- _Work required_:
Every line must be returned precisely as it is written.

*** Available data ***

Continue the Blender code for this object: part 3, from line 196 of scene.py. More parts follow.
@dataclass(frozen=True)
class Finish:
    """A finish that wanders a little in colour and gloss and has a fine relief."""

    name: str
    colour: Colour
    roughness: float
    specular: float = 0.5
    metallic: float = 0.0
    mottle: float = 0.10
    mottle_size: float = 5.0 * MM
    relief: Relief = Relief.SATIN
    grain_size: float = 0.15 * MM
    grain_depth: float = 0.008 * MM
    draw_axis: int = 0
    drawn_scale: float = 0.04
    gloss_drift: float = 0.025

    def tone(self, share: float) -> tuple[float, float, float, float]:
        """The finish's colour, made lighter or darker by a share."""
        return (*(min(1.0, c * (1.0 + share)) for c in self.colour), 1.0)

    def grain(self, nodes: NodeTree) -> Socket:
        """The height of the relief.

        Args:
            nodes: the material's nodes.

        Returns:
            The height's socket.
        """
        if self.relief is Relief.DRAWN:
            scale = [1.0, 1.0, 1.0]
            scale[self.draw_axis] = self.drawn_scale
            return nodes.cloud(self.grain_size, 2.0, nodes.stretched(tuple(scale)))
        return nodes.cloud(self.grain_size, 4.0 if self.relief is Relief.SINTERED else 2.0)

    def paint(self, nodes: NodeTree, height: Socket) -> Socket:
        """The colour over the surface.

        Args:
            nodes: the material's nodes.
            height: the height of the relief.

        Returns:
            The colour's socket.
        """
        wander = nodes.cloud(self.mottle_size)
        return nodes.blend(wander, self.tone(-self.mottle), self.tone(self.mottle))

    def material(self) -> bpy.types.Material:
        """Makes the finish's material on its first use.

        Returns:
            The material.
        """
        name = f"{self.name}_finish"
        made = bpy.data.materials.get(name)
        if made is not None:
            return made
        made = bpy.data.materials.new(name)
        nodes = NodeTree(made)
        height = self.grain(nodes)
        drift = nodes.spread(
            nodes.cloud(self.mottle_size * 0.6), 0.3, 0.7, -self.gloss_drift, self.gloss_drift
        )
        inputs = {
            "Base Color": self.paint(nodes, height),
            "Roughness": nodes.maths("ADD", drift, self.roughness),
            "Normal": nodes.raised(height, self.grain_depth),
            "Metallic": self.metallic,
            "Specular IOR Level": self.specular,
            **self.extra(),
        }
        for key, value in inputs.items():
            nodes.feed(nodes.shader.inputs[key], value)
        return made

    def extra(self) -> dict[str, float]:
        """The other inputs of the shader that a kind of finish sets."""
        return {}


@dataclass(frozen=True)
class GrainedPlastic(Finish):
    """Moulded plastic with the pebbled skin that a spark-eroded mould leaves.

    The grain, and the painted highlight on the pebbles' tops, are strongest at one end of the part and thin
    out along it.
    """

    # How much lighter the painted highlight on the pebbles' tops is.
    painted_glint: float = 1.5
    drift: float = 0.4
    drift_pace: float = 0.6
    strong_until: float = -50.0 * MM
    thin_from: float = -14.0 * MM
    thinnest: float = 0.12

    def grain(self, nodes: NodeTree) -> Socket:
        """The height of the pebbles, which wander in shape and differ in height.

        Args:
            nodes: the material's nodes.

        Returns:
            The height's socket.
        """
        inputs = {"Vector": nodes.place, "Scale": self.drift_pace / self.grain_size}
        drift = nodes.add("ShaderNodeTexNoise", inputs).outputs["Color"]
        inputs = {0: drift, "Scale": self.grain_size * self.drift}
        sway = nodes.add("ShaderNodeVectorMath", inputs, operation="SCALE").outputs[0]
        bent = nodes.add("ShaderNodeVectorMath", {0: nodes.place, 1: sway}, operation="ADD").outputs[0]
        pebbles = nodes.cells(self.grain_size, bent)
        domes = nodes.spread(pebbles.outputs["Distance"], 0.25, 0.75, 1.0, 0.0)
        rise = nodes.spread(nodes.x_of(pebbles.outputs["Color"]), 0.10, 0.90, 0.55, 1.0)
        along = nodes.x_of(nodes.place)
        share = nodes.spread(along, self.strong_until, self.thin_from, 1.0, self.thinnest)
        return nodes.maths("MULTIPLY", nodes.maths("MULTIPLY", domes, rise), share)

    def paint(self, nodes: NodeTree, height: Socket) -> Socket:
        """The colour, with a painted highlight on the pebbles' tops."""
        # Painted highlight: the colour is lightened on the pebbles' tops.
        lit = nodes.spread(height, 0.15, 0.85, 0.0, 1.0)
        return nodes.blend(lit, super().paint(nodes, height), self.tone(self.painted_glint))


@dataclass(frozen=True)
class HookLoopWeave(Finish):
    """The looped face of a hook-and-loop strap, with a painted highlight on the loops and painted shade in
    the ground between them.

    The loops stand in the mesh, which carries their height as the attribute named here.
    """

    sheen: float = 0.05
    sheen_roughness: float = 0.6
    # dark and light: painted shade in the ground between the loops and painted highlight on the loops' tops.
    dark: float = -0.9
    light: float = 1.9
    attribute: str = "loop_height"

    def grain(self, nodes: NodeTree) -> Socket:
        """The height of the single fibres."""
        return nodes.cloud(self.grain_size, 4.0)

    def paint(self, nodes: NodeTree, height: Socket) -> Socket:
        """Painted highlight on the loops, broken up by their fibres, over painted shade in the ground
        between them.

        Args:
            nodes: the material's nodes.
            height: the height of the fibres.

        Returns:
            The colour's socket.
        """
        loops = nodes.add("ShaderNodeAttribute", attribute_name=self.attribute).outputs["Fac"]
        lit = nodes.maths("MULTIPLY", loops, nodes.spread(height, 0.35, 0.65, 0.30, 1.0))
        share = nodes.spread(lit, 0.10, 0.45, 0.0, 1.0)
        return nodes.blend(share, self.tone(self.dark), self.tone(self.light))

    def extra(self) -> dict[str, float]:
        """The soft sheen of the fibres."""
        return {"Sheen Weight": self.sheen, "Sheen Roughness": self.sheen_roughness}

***

- _Correct answer_:
Continue the Blender code for this object: part 3, from line 196 of scene.py. More parts follow.
@dataclass(frozen=True)
class Finish:
    """A finish that wanders a little in colour and gloss and has a fine relief."""

    name: str
    colour: Colour
    roughness: float
    specular: float = 0.5
    metallic: float = 0.0
    mottle: float = 0.10
    mottle_size: float = 5.0 * MM
    relief: Relief = Relief.SATIN
    grain_size: float = 0.15 * MM
    grain_depth: float = 0.008 * MM
    draw_axis: int = 0
    drawn_scale: float = 0.04
    gloss_drift: float = 0.025

    def tone(self, share: float) -> tuple[float, float, float, float]:
        """The finish's colour, made lighter or darker by a share."""
        return (*(min(1.0, c * (1.0 + share)) for c in self.colour), 1.0)

    def grain(self, nodes: NodeTree) -> Socket:
        """The height of the relief.

        Args:
            nodes: the material's nodes.

        Returns:
            The height's socket.
        """
        if self.relief is Relief.DRAWN:
            scale = [1.0, 1.0, 1.0]
            scale[self.draw_axis] = self.drawn_scale
            return nodes.cloud(self.grain_size, 2.0, nodes.stretched(tuple(scale)))
        return nodes.cloud(self.grain_size, 4.0 if self.relief is Relief.SINTERED else 2.0)

    def paint(self, nodes: NodeTree, height: Socket) -> Socket:
        """The colour over the surface.

        Args:
            nodes: the material's nodes.
            height: the height of the relief.

        Returns:
            The colour's socket.
        """
        wander = nodes.cloud(self.mottle_size)
        return nodes.blend(wander, self.tone(-self.mottle), self.tone(self.mottle))

    def material(self) -> bpy.types.Material:
        """Makes the finish's material on its first use.

        Returns:
            The material.
        """
        name = f"{self.name}_finish"
        made = bpy.data.materials.get(name)
        if made is not None:
            return made
        made = bpy.data.materials.new(name)
        nodes = NodeTree(made)
        height = self.grain(nodes)
        drift = nodes.spread(
            nodes.cloud(self.mottle_size * 0.6), 0.3, 0.7, -self.gloss_drift, self.gloss_drift
        )
        inputs = {
            "Base Color": self.paint(nodes, height),
            "Roughness": nodes.maths("ADD", drift, self.roughness),
            "Normal": nodes.raised(height, self.grain_depth),
            "Metallic": self.metallic,
            "Specular IOR Level": self.specular,
            **self.extra(),
        }
        for key, value in inputs.items():
            nodes.feed(nodes.shader.inputs[key], value)
        return made

    def extra(self) -> dict[str, float]:
        """The other inputs of the shader that a kind of finish sets."""
        return {}


@dataclass(frozen=True)
class GrainedPlastic(Finish):
    """Moulded plastic with the pebbled skin that a spark-eroded mould leaves.

    The grain, and the painted highlight on the pebbles' tops, are strongest at one end of the part and thin
    out along it.
    """

    # How much lighter the painted highlight on the pebbles' tops is.
    painted_glint: float = 1.5
    drift: float = 0.4
    drift_pace: float = 0.6
    strong_until: float = -50.0 * MM
    thin_from: float = -14.0 * MM
    thinnest: float = 0.12

    def grain(self, nodes: NodeTree) -> Socket:
        """The height of the pebbles, which wander in shape and differ in height.

        Args:
            nodes: the material's nodes.

        Returns:
            The height's socket.
        """
        inputs = {"Vector": nodes.place, "Scale": self.drift_pace / self.grain_size}
        drift = nodes.add("ShaderNodeTexNoise", inputs).outputs["Color"]
        inputs = {0: drift, "Scale": self.grain_size * self.drift}
        sway = nodes.add("ShaderNodeVectorMath", inputs, operation="SCALE").outputs[0]
        bent = nodes.add("ShaderNodeVectorMath", {0: nodes.place, 1: sway}, operation="ADD").outputs[0]
        pebbles = nodes.cells(self.grain_size, bent)
        domes = nodes.spread(pebbles.outputs["Distance"], 0.25, 0.75, 1.0, 0.0)
        rise = nodes.spread(nodes.x_of(pebbles.outputs["Color"]), 0.10, 0.90, 0.55, 1.0)
        along = nodes.x_of(nodes.place)
        share = nodes.spread(along, self.strong_until, self.thin_from, 1.0, self.thinnest)
        return nodes.maths("MULTIPLY", nodes.maths("MULTIPLY", domes, rise), share)

    def paint(self, nodes: NodeTree, height: Socket) -> Socket:
        """The colour, with a painted highlight on the pebbles' tops."""
        # Painted highlight: the colour is lightened on the pebbles' tops.
        lit = nodes.spread(height, 0.15, 0.85, 0.0, 1.0)
        return nodes.blend(lit, super().paint(nodes, height), self.tone(self.painted_glint))


@dataclass(frozen=True)
class HookLoopWeave(Finish):
    """The looped face of a hook-and-loop strap, with a painted highlight on the loops and painted shade in
    the ground between them.

    The loops stand in the mesh, which carries their height as the attribute named here.
    """

    sheen: float = 0.05
    sheen_roughness: float = 0.6
    # dark and light: painted shade in the ground between the loops and painted highlight on the loops' tops.
    dark: float = -0.9
    light: float = 1.9
    attribute: str = "loop_height"

    def grain(self, nodes: NodeTree) -> Socket:
        """The height of the single fibres."""
        return nodes.cloud(self.grain_size, 4.0)

    def paint(self, nodes: NodeTree, height: Socket) -> Socket:
        """Painted highlight on the loops, broken up by their fibres, over painted shade in the ground
        between them.

        Args:
            nodes: the material's nodes.
            height: the height of the fibres.

        Returns:
            The colour's socket.
        """
        loops = nodes.add("ShaderNodeAttribute", attribute_name=self.attribute).outputs["Fac"]
        lit = nodes.maths("MULTIPLY", loops, nodes.spread(height, 0.35, 0.65, 0.30, 1.0))
        share = nodes.spread(lit, 0.10, 0.45, 0.0, 1.0)
        return nodes.blend(share, self.tone(self.dark), self.tone(self.light))

    def extra(self) -> dict[str, float]:
        """The soft sheen of the fibres."""
        return {"Sheen Weight": self.sheen, "Sheen Roughness": self.sheen_roughness}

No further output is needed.